The work tree can also hold files that you have not yet, and do not want to, commit. These are untracked files. (Technically, an untracked file is any file in the work-tree that is not already in the index, but we haven't defined the index yet. :-) )
Git tends to complain about untracked files being untracked; you can shut off these complaints by listing the files, or their path name patterns, in .gitignore files. Note that adding a file name to .gitignore does not make the file untracked. If the file is tracked, it stays tracked. The .gitignore entry primarily just shuts off complaints, and also makes Git not automatically add these untracked files when you say "add all files".
The index sits halfway between these two. Normally, when you first check out a commit or branch, the index contents match the HEAD commit contents, which Git also extracts into the work tree. You can then modify the work-tree all you like, but the index continues to match HEAD. You must git add files to copy them from the work tree, back into the index.
As such, the index essentially represents the next commit you will make. When you run git commit, Git turns the index into a new commit (which automatically becomes the new HEAD commit). Only things you copied back into the index get committed, which means you can split up changes into several commits by just git adding a few files at a time. (And, you can use git add -p to add just part of a file, rather than the whole file, so that the index version itself is partway between the HEAD commit version and the work-tree version.)
If you never do any merges, or never have any merge conflicts, we could stop here and be done with the index. Of course, you're doing merges, and they are hitting conflicts, so we need to look closer.
The index records files by their path names in the work-tree. If you modify some of these files, and git add them to be ready for the next commit, this updates the index version of the files. But there is a secret that shows up if you run git ls-files --stage during a conflicted merge. There is no other time that this normally shows up—it's only during conflicted merges. The secret is that each file can be in the index up to three times, in stage slots that are numbered. Slot zero is the normal, everyday slot:
$ git ls-files --stage
[snip]
100644 d8d18736e74c7a5f61d794770a2dd94786501d12 0 Makefile
100644 046dcab7645305cbf4b94adef54a859234ac3caa 0 README
100644 e69de29bb2d1d6434b8b29ae775ad8c2e48c5391 0 lib/__init__.py
The column of all-zero values indicates that each of these files is in slot zero.

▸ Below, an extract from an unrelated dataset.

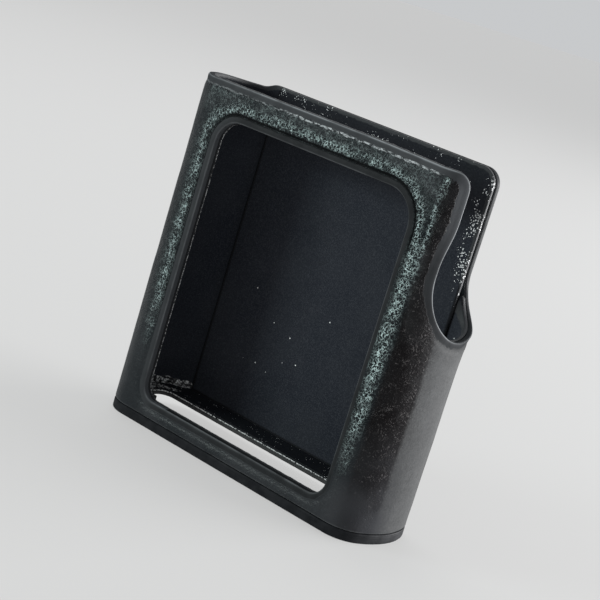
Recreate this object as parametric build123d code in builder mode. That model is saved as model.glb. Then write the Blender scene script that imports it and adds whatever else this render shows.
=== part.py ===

During a conflicted merge, though, README, or one of the other names, may have up to three entries in slots 1, 2, and 3. In this case, Git knows that there was a merge conflict. Slot 1 holds the merge base version of the file. Slot 2 holds the HEAD or --ours version, and slot 3 holds the MERGE_HEAD or --theirs version, of that same file. (Slot zero is, by definition, unoccupied at this time.)
Several of these slots can be empty. (I used to say that at most one of them could be empty, but I was wrong: with rename/rename or rename/delete conflicts, we can in fact see more than one empty slot.) The empty slot or slots indicate that no file had that name in one or more of the three inputs to the merge. The existence of any higher-numbered entry, though, indicates that there is a conflicted merge going on.
It is, as you have seen, your job to resolve these conflicts. The work tree version of the named file normally contains Git's best attempt to resolve the merge as of this point, but since Git was not able to resolve the conflict, the work tree version has conflict markers in it. After you resolve the conflict, you should run git add on the path as usual (or git rm if the resolution is to remove the file). This clears out the higher-stage slots, while also copying the work-tree file to slot zero unless the file is really removed. Now the conflict is resolved.
If you are in the middle of a merge, have not committed the result yet, and have edited or even resolved a file but wish to restore it to its original unmerged state, you can, as you noted, use:
git checkout -m -- <path>
(or the same with --conflict). You can add =<style>, which allows you to specify the conflict style: merge or diff3 (I prefer diff3, which includes text from the merge base version of the file). This removes the stage-zero entry, if you made one, and restores the higher-stage conflicting entries. This particular form of git checkout, though, requires that the original unmerged entries be available in the index.
In any case, you cannot make a new commit until all higher-stage index entries are resolved. That is, if git ls-files --stage shows any entries that are not stage zero, you may not make a new commit.
... as soon as it gets pushed to a remote, this [
git checkout -m] command no longer works to restore the merge flags.
In fact, it's long before that. The ability to restore the conflict goes away once you commit. This permanently cleans out all the higher-stage index entries. But you cannot push an index, and you cannot push a file: you can only push commits. This means that to push a partial merge (to let someone else deal with it), you must resolve the merge and commit. Now it's no longer in progress and cannot be made to be in progress any more.
What is needed is a tool that can save the full index state, the work-tree files, the merge state including the IDs of the two commits HEAD and MERGE_HEAD—this implies the ID of the merge base—and perhaps even untracked and/or ignored files (a la git stash) into a special commit or set of of commits stored on a non-branch reference. This commit, or these commits, can then be transferred from one repository to another. A reverse version of the same tool can restore the merge state, index state, and work-tree. All the components necessary to build such a tool exist (because git ls-files --stage and git update-index both exsit). But writing this tool-pair would be complicated, probably at least as difficult as the git stash script.